Nei giorni di Pitti le bizzarrie della moda: tra sconosciuti "agghindati" e giardini "provvisori"
Si proietta a lungo nel futuro la sperimentazione e l’apertura al nuovo, la ricerca di una produzione ecologica e meno impattante grazie a Sustainable Style
Firenze I giorni di Pitti, a Firenze, si riconoscono. Sono i giorni in cui la città si veste a festa e respira quell’aria lieve che sa di bollicine e gemelli ai polsi, con allestimenti temporanei e party esclusivi disseminati per le vie del centro. È la celebrazione degli abbigliamenti bizzarri, dei colori sgargianti, di baffi impomatati e visitatori azzimati da tutto il mondo. È un momento di leggerezza ma allo stesso tempo molto concreto: sbaglia chi confonde Pitti con la fiera delle vanità.
Perché in questa kermesse sicuramente originale ed estrosa, farcita di sconosciuti agghindati per agguantare una carriera da influencer, uomini elegantissimi che rimangono perfetti anche sotto il solleone di questo perfido giugno, baci al vento e cocktail fantasiosi si respira la forza di un brand capace di riunire i più importanti attori del settore, che qui intessono relazioni, stabiliscono collaborazioni professionali, fanno emergere qualità e creatività, mettendo in moto un settore di grande importanza economica e sociale per il territorio e per il Paese.
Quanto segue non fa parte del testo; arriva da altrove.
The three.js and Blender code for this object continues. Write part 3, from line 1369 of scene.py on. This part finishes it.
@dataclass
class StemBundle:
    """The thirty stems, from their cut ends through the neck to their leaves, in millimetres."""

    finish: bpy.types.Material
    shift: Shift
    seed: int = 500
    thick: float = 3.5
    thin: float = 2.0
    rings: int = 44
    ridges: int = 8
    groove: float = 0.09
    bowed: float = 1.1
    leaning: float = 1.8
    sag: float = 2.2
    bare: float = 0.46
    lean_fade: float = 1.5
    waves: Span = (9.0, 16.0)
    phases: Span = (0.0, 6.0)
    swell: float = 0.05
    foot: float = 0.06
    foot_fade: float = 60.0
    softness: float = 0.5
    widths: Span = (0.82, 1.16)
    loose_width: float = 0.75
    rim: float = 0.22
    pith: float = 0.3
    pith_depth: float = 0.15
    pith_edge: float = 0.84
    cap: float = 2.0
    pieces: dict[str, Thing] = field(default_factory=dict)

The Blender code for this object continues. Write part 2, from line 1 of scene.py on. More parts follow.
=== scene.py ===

Perché la moda è innanzitutto un ponte, quello tra l’artigianato di qualità e l’arte di esprimersi, la capacità di trasmettere parte di sé nel modo in cui ci si veste, riuscendo a coniugare come poche attività l’alta qualità manifatturiera e la capacità immaginifica.
Lo stile, la stravaganza, l’eccesso sono solo uno dei tanti volti di un settore capace di esprimere realtà di spessore come Stefano Ricci, che celebra quest’anno il mezzo secolo di vita e in cui lavorano più di duecento persone solo a Firenze, o Roy Roger’s, che da settant’anni produce denim di alta qualità, i primi in Italia, e che alla cena di apertura della fiera ha ritirato il premio Pitti Immagine 2022.
E se l’omaggio di Pitti alla città è provvisorio quanto il giardino all’italiana allestito lungo via Tornabuoni – c’è perfino un piccolo labirinto davanti all’ingresso di palazzo Strozzi – si proietta a lungo nel futuro la sperimentazione e l’apertura al nuovo, la ricerca di una produzione ecologica e meno impattante grazie a Sustainable Style.
Il progetto espositivo, grazie al quale è stata selezionata una decina di nuove realtà produttive giovani e internazionali, ha una funzione di scouting ma anche di proposta per i grandi brand di possibili soluzioni sostenibili ed ecologiche, oltreché stilisticamente originali. Meno chimica nella scelta dei colori, maggiore riciclo di tessuti e filati, attenzione al packaging: ci si può leggere una tendenza passeggera, ma in realtà sono passi importanti verso una produzione più attenta all’ambiente.
E che coinvolga un’arte considerata effimera come la moda dovrebbe fare riflettere.